The Victorian Health register of convictions of food safety is an eye-opener. In 2019 only a few cases went to court and received a conviction, which attracted a minuscule fine.
Examples included a restaurant in Footscray found guilty in the Magistrates Court of operating a business that wasn’t registered with a proper registration authority. It was fined $1586. Another case was a delicatessen and café found guilty of poor standards of cleanliness including accumulation of food waste, dirt, grease and a failure to ensure food contact surfaces of equipment was clean and sanitary to avoid contamination. It was fined less than $5000.
NSW also issues relatively small fines despite a number of restaurants being repeat offenders. For instance, a kebab shop in Bankstown was fined $880 for failing to maintain a standard of cleanliness on fixtures, fittings and equipment. The restaurant received a previous warning.

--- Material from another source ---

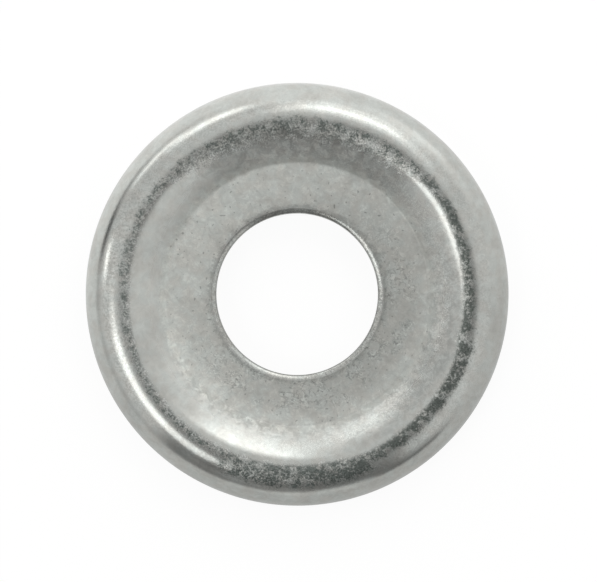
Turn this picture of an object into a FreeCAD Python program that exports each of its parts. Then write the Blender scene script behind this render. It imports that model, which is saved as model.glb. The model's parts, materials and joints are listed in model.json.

A Vietnamese restaurant in Haymarket was fined $440 for failing to keep fixtures, fittings and equipment to the required standard of cleanliness. A previous warning had been given. A butcher in Wollongong was fined $440 for selling food that contained an illegal preservative.
The list goes on.
The fines are so small they are failing to act as a deterrent. It means restaurants are getting away with poor food safety, which potentially puts customers at risk.
Ensuring a restaurant is compliant with food safety standards, including cleanliness, filling in food diaries and trace reports takes time, which costs money. The laws may be strict but if they aren’t properly monitored and enforced then things fall apart.
In May Retail Food Group was caught instructing franchisees at its national bakery chain Michel’s Patisserie to ignore expiry dates on certain foods and adopt a new shelf life extension date of up to six months.
At the time of the media expose, the NSW Food Authority said it had referred RFG for investigation to its counterpart in Queensland, Queensland Health, where RFG is headquartered.
More than seven months later, Queensland Health said it investigated the date marking practices of a Queensland supplier to Michel’s Patisserie, not RFG. It said no breaches of the Food Act were identified.
NSW Health investigated a NSW supplier, not RFG and said "NSW has no jurisdiction over RFG as its head office is based in Queensland. "We investigated the NSW supplier and found no food safety compliance issue."
It would appear that RFG, which instructed the use by date changes, slipped through the regulatory cracks.
Like anything, when there is little oversight, light penalties and a lack of appetite to take action, things go awry. Food safety is no different.